Habría que cuestionar también sus métodos. ¿Cómo es posible que el grado de una persona dependa de una pregunta específica de un universo amplísimo de temas? ¿Cómo es posible que de las doscientas páginas que pueden resumir las materias que abarcan el preparatorio de público, se pregunte algo que bien podría ser una nota al pie? ¿Quién cree que responder una pregunta enrevesada garantice que el estudiante será un buen abogado?  

Porque ese es otro de los dogmas de los preparatorios: creer que quien los aprueba merece graduarse, como si cinco años de carrera y decenas de materias a cuestas no fueran aval suficiente para dar por sentado que quien llega hasta tan lejos algo sabe de derecho y que merece su título.  

Imponer un requisito como los preparatorios encierra además una contradicción, o revela una desconfianza por la labor de los profesores. Si se partiera de que en las aulas el profesor enseña y el estudiante aprende, no habría muchas razones para defender que al final de la carrera todo ese contenido sea sometido a un nuevo e insensato examen, en el que el estudiante estará a merced de la voluntad de un profesor que puede darle la mano o empujarlo, en un combate en el que la felicidad depende apenas de una palabra, «Aprobado», y en el que apenas un error, una malinterpretación, una mala pasada de los nervios o del cansancio, pueden convertir en desdicha, «No aprobado». (A todas estas, ¿el término natural para emplear no sería «reprobado»? Claro que sí, pero como vemos, la lógica de los preparatorios pocas veces sigue lo natural.) 

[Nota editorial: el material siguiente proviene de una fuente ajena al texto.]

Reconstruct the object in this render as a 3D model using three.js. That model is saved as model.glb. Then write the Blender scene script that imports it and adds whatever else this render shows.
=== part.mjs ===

Los preparatorios comprenden además una pretensión imposible para cualquier persona y para cualquier profesión: la de saberlo siempre todo. Al aprobar los siete preparatorios se satisface la ilusión de que el estudiante domina toda un área de conocimiento a un alto grado de detalle, en abierta oposición a la especialización que caracteriza el ejercicio profesional del abogado. Un profesor de comercial probablemente no aprobaría el preparatorio de penal, y el de laboral tendría graves problemas con el de público. Esto, que es natural, es lo que los preparatorios pretenden controvertir, como si para graduarse el estudiante deba comprobar tener competencias y aptitudes sobre todas las ramas del derecho, como un hombre del Renacimiento dueño de una sabiduría transversal, una sabiduría que en realidad pocos abogados tienen, ninguno necesita, y nadie —de tenerla— la obtiene en preparatorios.  

 

Una pretensión, además, completamente artificial. Porque todo estudiante bueno o malo, a la larga, termina pasando los preparatorios. Desde quien estuvo a pocas décimas de eximirse hasta quien huyó del periodo de prueba, todos los aprueban, en un solo intento o pagando sucesivamente los exámenes, pero siempre a un mismo costo: el desgaste, la presión, la angustia, la degradación.   

Pero sabrá el lector en este punto, que este texto no es más que una plegaria al aire. Los preparatorios son la consecuencia necesaria y razonable de un modelo educativo magistral, donde el profesor omnisciente y omnipotente nos transmite —como si eso fuera posible—todo su magnánimo conocimiento. 

Pero la armada invencible nos humillará, tarde o temprano. Hasta los más brillantes pierden algún preparatorio, por lo general el más alejado de sus pasiones. Uno no puede ser forzado a amar algo, mucho menos alguna parte del derecho. Así mismo, uno no destaca en algo que no ama.  Todo ello rodea el lúgubre escenario del inminente triunfo de nuestra ya reconocida estupidez. 

Quisiéramos poder hacer algo. Quisiéramos que los más jóvenes, a quienes vemos representados en nuestros compañeros del comité editorial y por quienes guardamos tanto cariño, no tuviesen que bailar al son de esta desencantada melodía. Pero hasta allá no llega el poder de dos humildes articulistas, en el ocaso de sus publicaciones en Foro. 

Pero no nos iremos sin la resistencia a los más abominable, a lo que le ha quitado el brillo de nuestras vidas en los últimos meses, al desencanto de la universidad que una vez amamos. Sólo queremos que alguien, más sensato que nosotros, encuentre en estas palabras el fin de semejante estupidez.